◆ Goal of the exercise:
Copy out the line that contains "handle_tube();", the line that contains "in imported if", and every line between them, exactly, and nothing else.

◆ Provided data:
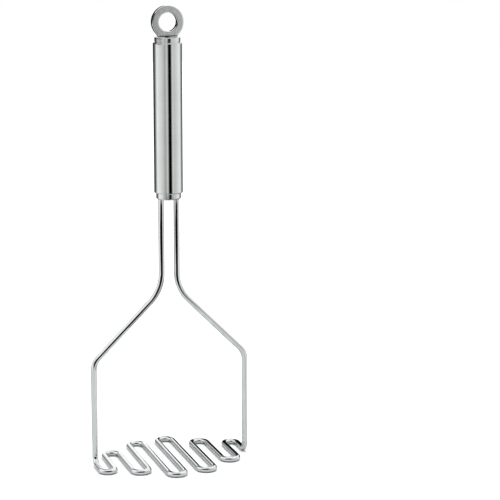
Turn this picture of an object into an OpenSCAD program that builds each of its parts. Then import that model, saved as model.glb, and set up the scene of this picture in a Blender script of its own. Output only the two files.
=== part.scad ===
// Wire potato masher: one bent wire makes the mashing grid, both legs and the neck,
// and a hollow round handle closed by two turned caps carries a swivelling hanging ring.
// Millimetres. +Z runs up the handle, +X along the row of rods, and -Y is the front.
// The origin is on the handle axis, on the surface that the grid stands on.

/* [Wire] */
// Diameter of the bent wire
wire_d = 3.8; // [2.5:0.1:4.5]
// Length of wire that stands up inside the handle, above the lower cap
wire_tail = 14; // [6:1:30]

/* [Grid] */
// Spacing of the nine full rods, centre to centre
rod_pitch = 10.8; // [9:0.1:16]
// Spacing from the last full rod to the leg, centre to centre
end_pitch = 9.4; // [8:0.1:14]
// How far each front bend's centre line stands out from the frame, left to right
bend_reach = [21.4, 28.8, 40.2, 35.6, 18.4]; // [14:0.1:60]
// Radius of the turn from a leg into the grid
foot_turn_r = 5.5; // [4:0.5:8]

/* [Frame] */
// Height of the knees, where the legs lean in
knee_z = 71; // [40:0.5:110]
// Rise from the knees to the shoulders
slant_rise = 47.1; // [36:0.1:80]
// Straight neck from the shoulders to the lower cap
neck_len = 61; // [30:0.1:110]
// Spacing of the two wires in the neck, centre to centre
neck_gap = 10.5; // [8:0.1:10.8]
// Bend radius at the knees
knee_r = 12; // [6:1:18]
// Bend radius at the shoulders
shoulder_r = 26; // [10:1:32]

/* [Handle] */
// Outside diameter of the handle tube
handle_d = 19; // [19:0.5:26]
// Length of the handle tube
handle_len = 98.9; // [60:0.2:140]
// Wall of the handle tube
handle_wall = 0.9; // [0.6:0.1:1.1]
// Rounding of the tube's outer ends
handle_end_r = 0.7; // [0.2:0.1:1.2]

/* [Caps] */
// Length of the lower cap that shows
lower_show = 4.3; // [2:0.1:8]
// How much smaller the lower cap is than the tube's bore, on the radius
lower_step = 0.4; // [0.1:0.05:0.5]
// Rounding of the lower cap's edge
lower_edge_r = 1.2; // [0.3:0.1:1.4]
// Length of the upper cap that shows
upper_show = 3.5; // [2:0.1:8]
// How much smaller the upper cap is than the tube's bore, on the radius
upper_step = 0.1; // [0.1:0.05:1]
// Depth of the groove under the upper cap's rim
groove_depth = 0.25; // [0.1:0.05:0.6]
// Width of that groove where it shows
groove_w = 0.8; // [0.4:0.1:1.5]
// Rounding of the upper cap's edge
upper_edge_r = 0.5; // [0.2:0.1:1.2]
// Length of each cap's seat in the tube
cap_seat = 6; // [4:0.5:12]
// How far the seats' shoulders sit inside the tube's ends
seat_inset = 0.6; // [0.2:0.1:1.5]
// Thickness of the upper cap over the pin's pocket
upper_floor = 3.4; // [2:0.1:6]
// Gap between the wire and its hole in the lower cap
wire_hole_gap = 0.05; // [0.02:0.01:0.2]
// Leg of the weld fillet round each wire, inside the handle
weld_leg = 1; // [0.6:0.1:1.3]

/* [Hanging ring] */
// Outside diameter of the ring
ring_od = 21.3; // [16:0.1:30]
// Width of the ring's rim
ring_rim = 4.5; // [3.5:0.1:6]
// Thickness of the ring
ring_t = 4.2; // [3.4:0.1:6]
// Rounding of the ring's edges
ring_edge_r = 0.8; // [0.5:0.1:1.6]
// How much the ring's underside is cut flat for its foot
foot_cut = 1.1; // [0.6:0.1:2]
// How far the foot stands out past the flat, at each side
foot_flare = 1.6; // [0.3:0.1:2]
// How much thinner the foot is than the ring
foot_thin = 1; // [0.4:0.1:1.4]
// Gap between the foot and the upper cap
ring_gap = 0.3; // [0.3:0.1:2]
// Diameter of the swivel pin
pin_d = 3; // [2:0.1:3.2]
// Running clearance round the pin, on the radius
pin_clearance = 0.06; // [0.02:0.01:0.1]
// How far the pin is pressed up into the foot
pin_hold = 1.9; // [1:0.1:2]
// Diameter of the pin's head
pin_head_d = 6.2; // [4.5:0.1:8]
// Thickness of the pin's head
pin_head_t = 1.3; // [0.8:0.1:2]
// Outside diameter of the washer over the head
washer_d = 8; // [6:0.1:10]
// Thickness of the washer
washer_t = 0.6; // [0.4:0.1:1]
// End play between the washer and the cap
washer_play = 0.1; // [0.05:0.05:0.3]
// Gap round the washer in the cap's pocket
pocket_gap = 0.4; // [0.2:0.1:1]

/* [Hidden] */
$fn = 64;

wire_r = wire_d / 2;
full_side = 4;                                // full rods each side of the middle one
leg_side = full_side + 1;                     // number of the rods that turn up into the legs
leg_x = full_side * rod_pitch + end_pitch;
neck_x = neck_gap / 2;
shoulder_z = knee_z + slant_rise;
lean = atan2(leg_x - neck_x, slant_rise);     // of the slanted wires, from upright
knee_run = knee_r * tan(lean / 2);            // from a knee's corner to where its bend ends
shoulder_run = shoulder_r * tan(lean / 2);
sleeve_len = 0.3;
sleeve_proud = 0.01;

handle_r = handle_d / 2;
tube_bore_r = handle_r - handle_wall;
tube_land = 0.15;                             // flat left on each end of the tube
tube_end_r = min(handle_end_r, handle_wall - tube_land);
lower_cap_z = shoulder_z + neck_len;
tube_z = lower_cap_z + lower_show;
tube_top_z = tube_z + handle_len;
upper_cap_z = tube_top_z + upper_show;
lower_r = tube_bore_r - lower_step;
upper_r = tube_bore_r - upper_step;
lower_inner_z = tube_z + seat_inset + cap_seat;
upper_inner_z = tube_top_z - seat_inset - cap_seat;
pocket_z = upper_cap_z - upper_floor;
wire_end_z = lower_inner_z + wire_tail;

ring_r = ring_od / 2;
ring_bore_r = ring_r - ring_rim;
foot_drop = ring_r - foot_cut;
foot_half = sqrt(ring_r * ring_r - foot_drop * foot_drop) + foot_flare;
foot_z = upper_cap_z + ring_gap;
ring_z = foot_z + foot_drop;
foot_t = ring_t - foot_thin;
foot_blend_r = ring_r - 0.4;                  // where the foot's sides run onto the rim
pin_r = pin_d / 2;
washer_z = pocket_z - washer_play - washer_t;

// Rod i stands at rod_x(i), from the left leg's at -leg_side to the right leg's at leg_side.
function rod_x(i) = abs(i) <= full_side ? i * rod_pitch : sign(i) * leg_x;

// Each front bend joins a rod to the one on its right, starting at the left leg's rod.
// The back bends are the front ones turned half round the handle axis.
function front_bend(i) = floor((i + leg_side) / 2);
function bend_left(k) = 2 * k - leg_side;
function bend_r(k) = (rod_x(bend_left(k) + 1) - rod_x(bend_left(k))) / 2;
function front_end(i) = bend_r(front_bend(i)) - bend_reach[front_bend(i)];
function back_end(i) = -front_end(-i);

// A straight length of wire between two points.
module wire_run(from, to) {
  run = to - from;
  translate(from) rotate([0, acos(run[2] / norm(run)), atan2(run[1], run[0])])
    cylinder(h = norm(run), r = wire_r);
}

// A bend of the wire round the local Z axis, starting at the angle given.
module wire_bend(r, start, sweep) {
  rotate([0, 0, start]) rotate_extrude(angle = sweep) translate([r, 0]) circle(r = wire_r);
}

// A short sleeve, a hair proud of the wire, that closes the joint of a run and a frame bend.
module joint_sleeve(at, tilt) {
  translate(at) rotate([0, tilt, 0]) cylinder(h = sleeve_len, r = wire_r + sleeve_proud, center = true);
}

// The left leg from the grid up to the wire's end inside the handle.
module leg_and_neck() {
  along = [sin(lean), 0, cos(lean)];
  knee = [-leg_x, 0, knee_z];
  shoulder = [-neck_x, 0, shoulder_z];
  foot_top = wire_r + foot_turn_r;
  wire_run([-leg_x, front_end(-leg_side), wire_r], [-leg_x, -foot_turn_r, wire_r]);
  translate([-leg_x, -foot_turn_r, foot_top]) rotate([90, 0, 90]) wire_bend(foot_turn_r, -90, 90);
  wire_run([-leg_x, 0, foot_top], knee - [0, 0, knee_run]);
  translate(knee + [knee_r, 0, -knee_run]) rotate([90, 0, 0]) wire_bend(knee_r, 180 - lean, lean);
  wire_run(knee + knee_run * along, shoulder - shoulder_run * along);
  translate(shoulder + [-shoulder_r, 0, shoulder_run])
    rotate([90, 0, 0]) wire_bend(shoulder_r, -lean, lean);
  wire_run(shoulder + [0, 0, shoulder_run], [-neck_x, 0, wire_end_z]);
  for (at = [knee - [0, 0, knee_run], shoulder + [0, 0, shoulder_run]]) joint_sleeve(at, 0);
  for (at = [knee + knee_run * along, shoulder - shoulder_run * along]) joint_sleeve(at, lean);
}

module masher_wire() {
  color("gainsboro") union() {
    for (i = [-full_side : full_side])
      wire_run([rod_x(i), front_end(i), wire_r], [rod_x(i), back_end(i), wire_r]);
    for (turn = [0, 180]) rotate([0, 0, turn]) {
      for (k = [0 : len(bend_reach) - 1])
        translate([rod_x(bend_left(k)) + bend_r(k), front_end(bend_left(k)), wire_r])
          wire_bend(bend_r(k), 180, 180);
      leg_and_neck();
    }
  }
}

// A section rectangle, from the axis out to r and from z0 to z1, with its outer corners
// rounded by r0 below and r1 above.
module turned(r, z0, z1, r0, r1) {
  difference() {
    translate([0, z0]) square([r, z1 - z0]);
    if (r0 > 0) translate([r - r0, z0 + r0]) mirror([0, 1]) outer_corner(r0);
    if (r1 > 0) translate([r - r1, z1 - r1]) outer_corner(r1);
  }
}

// What a rounding of radius r takes off a corner, drawn from the rounding's centre.
module outer_corner(r) {
  difference() {
    square(2 * r);
    circle(r = r);
  }
}

module handle_tube() {
  color("silver") rotate_extrude() difference() {
    turned(handle_r, tube_z, tube_top_z, tube_end_r, tube_end_r);
    translate([0, tube_z - 1]) square([tube_bore_r, handle_len + 2]);
  }
}

module upper_cap() {
  groove_z = tube_top_z + groove_w;
  seat_z = tube_top_z - seat_inset;
  color("gainsboro") rotate_extrude() difference() {
    union() {
      turned(upper_r, groove_z, upper_cap_z, 0, upper_edge_r);
      translate([0, seat_z]) square([upper_r - groove_depth, groove_z - seat_z]);
      translate([0, upper_inner_z]) square([tube_bore_r, cap_seat]);
    }
    translate([0, pocket_z - 1]) square([pin_r + pin_clearance, upper_floor + 2]);
    translate([0, upper_inner_z - 1])
      square([washer_d / 2 + pocket_gap, pocket_z - upper_inner_z + 1]);
  }
}

module lower_cap() {
  color("gainsboro") difference() {
    rotate_extrude() union() {
      turned(lower_r, lower_cap_z, tube_z + seat_inset, lower_edge_r, 0);
      translate([0, tube_z + seat_inset]) square([tube_bore_r, cap_seat]);
    }
    for (side = [-1, 1]) translate([side * neck_x, 0, lower_cap_z - 1])
      cylinder(h = lower_inner_z - lower_cap_z + 2, r = wire_r + wire_hole_gap);
  }
}

// The fillet weld round one neck wire, on the lower cap's inner face.
module weld(side) {
  color("dimgray") translate([side * neck_x, 0, lower_inner_z]) rotate_extrude()
    polygon([[wire_r, 0], [wire_r + weld_leg, 0], [wire_r, weld_leg]]);
}

// The ring stands upright: its bore runs along Y.
module hanging_ring() {
  onto = atan2(foot_half, foot_drop) + acos(foot_blend_r / norm([foot_half, foot_drop]));
  blend = foot_blend_r * [sin(onto), -cos(onto)];
  color("gainsboro") translate([0, 0, ring_z]) difference() {
    union() {
      rotate([90, 0, 0]) rotate_extrude() difference() {
        union() for (y = [0, 1]) mirror([0, y]) turned(ring_r, 0, ring_t / 2, 0, ring_edge_r);
        for (y = [0, 1]) mirror([0, y]) bore_section();
      }
      rotate([90, 0, 0]) linear_extrude(height = foot_t, center = true) difference() {
        polygon([[-blend[0], blend[1]], [-foot_half, -foot_drop], [foot_half, -foot_drop], blend]);
        circle(r = ring_bore_r + ring_edge_r);
      }
    }
    translate([-ring_r, -ring_t, -ring_r - 1]) cube([ring_od, 2 * ring_t, ring_r + 1 - foot_drop]);
    translate([0, 0, -foot_drop - 1]) cylinder(h = pin_hold + 1, r = pin_r);
  }
}

// The bore's half of the ring section: its edge is rounded outwards.
module bore_section() {
  straight = ring_t / 2 - ring_edge_r;
  square([ring_bore_r, ring_t]);
  translate([0, straight]) difference() {
    square([ring_bore_r + ring_edge_r, ring_t]);
    translate([ring_bore_r + ring_edge_r, 0]) circle(r = ring_edge_r);
  }
}

module swivel_pin() {
  color("darkgray") {
    translate([0, 0, washer_z - pin_head_t]) cylinder(h = pin_head_t, d = pin_head_d);
    translate([0, 0, washer_z]) cylinder(h = foot_z + pin_hold - washer_z, r = pin_r);
  }
}

module pin_washer() {
  color("darkgray") translate([0, 0, washer_z]) difference() {
    cylinder(h = washer_t, d = washer_d);
    translate([0, 0, -1]) cylinder(h = washer_t + 2, r = pin_r + pin_clearance);
  }
}

handle_tube();
upper_cap();
lower_cap();
masher_wire();
weld(-1);  // weld_left
weld(1);  // weld_right
hanging_ring();
swivel_pin();
pin_washer();
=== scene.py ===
import math

import bmesh
import bpy
from mathutils import Matrix, Vector


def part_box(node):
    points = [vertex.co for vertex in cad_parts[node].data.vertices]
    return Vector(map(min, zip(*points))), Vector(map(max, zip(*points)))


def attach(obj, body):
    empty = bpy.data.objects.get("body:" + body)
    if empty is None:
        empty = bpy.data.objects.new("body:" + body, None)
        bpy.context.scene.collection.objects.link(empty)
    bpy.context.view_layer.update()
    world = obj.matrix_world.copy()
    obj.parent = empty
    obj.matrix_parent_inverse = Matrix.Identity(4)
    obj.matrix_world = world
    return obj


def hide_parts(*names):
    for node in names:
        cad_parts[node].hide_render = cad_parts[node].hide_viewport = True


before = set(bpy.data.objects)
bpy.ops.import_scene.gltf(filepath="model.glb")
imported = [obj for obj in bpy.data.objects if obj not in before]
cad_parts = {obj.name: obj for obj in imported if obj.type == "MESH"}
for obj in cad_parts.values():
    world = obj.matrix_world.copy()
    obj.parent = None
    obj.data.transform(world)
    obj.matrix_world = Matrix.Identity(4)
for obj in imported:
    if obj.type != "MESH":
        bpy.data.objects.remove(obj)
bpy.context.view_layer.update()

MM = 0.001                       # sizes are given in millimetres and made metres with this

# The bent wire
WIRE_R = 1.9 * MM
ROD_PITCH = 10.8 * MM
END_PITCH = 9.4 * MM
BEND_REACH = [21.4 * MM, 28.8 * MM, 40.2 * MM, 35.6 * MM, 18.4 * MM]
FULL_SIDE = 4                    # full rods each side of the middle one
LEG_SIDE = FULL_SIDE + 1
LEG_X = FULL_SIDE * ROD_PITCH + END_PITCH
FOOT_TURN_R = 5.5 * MM
KNEE_Z = 71 * MM
KNEE_R = 12 * MM
SHOULDER_Z = 118.1 * MM
SHOULDER_R = 26 * MM
NECK_X = 5.25 * MM
WIRE_END_EDGE = 0.3 * MM
WELD_LEG = 1.0 * MM
WELD_CROWN = 0.62                # how far out and up the crown stands, as a part of the leg
WELD_CROWN_R = 0.3 * MM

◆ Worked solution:
handle_tube();
upper_cap();
lower_cap();
masher_wire();
weld(-1);  // weld_left
weld(1);  // weld_right
hanging_ring();
swivel_pin();
pin_washer();
=== scene.py ===
import math

import bmesh
import bpy
from mathutils import Matrix, Vector


def part_box(node):
    points = [vertex.co for vertex in cad_parts[node].data.vertices]
    return Vector(map(min, zip(*points))), Vector(map(max, zip(*points)))


def attach(obj, body):
    empty = bpy.data.objects.get("body:" + body)
    if empty is None:
        empty = bpy.data.objects.new("body:" + body, None)
        bpy.context.scene.collection.objects.link(empty)
    bpy.context.view_layer.update()
    world = obj.matrix_world.copy()
    obj.parent = empty
    obj.matrix_parent_inverse = Matrix.Identity(4)
    obj.matrix_world = world
    return obj


def hide_parts(*names):
    for node in names:
        cad_parts[node].hide_render = cad_parts[node].hide_viewport = True


before = set(bpy.data.objects)
bpy.ops.import_scene.gltf(filepath="model.glb")
imported = [obj for obj in bpy.data.objects if obj not in before]
cad_parts = {obj.name: obj for obj in imported if obj.type == "MESH"}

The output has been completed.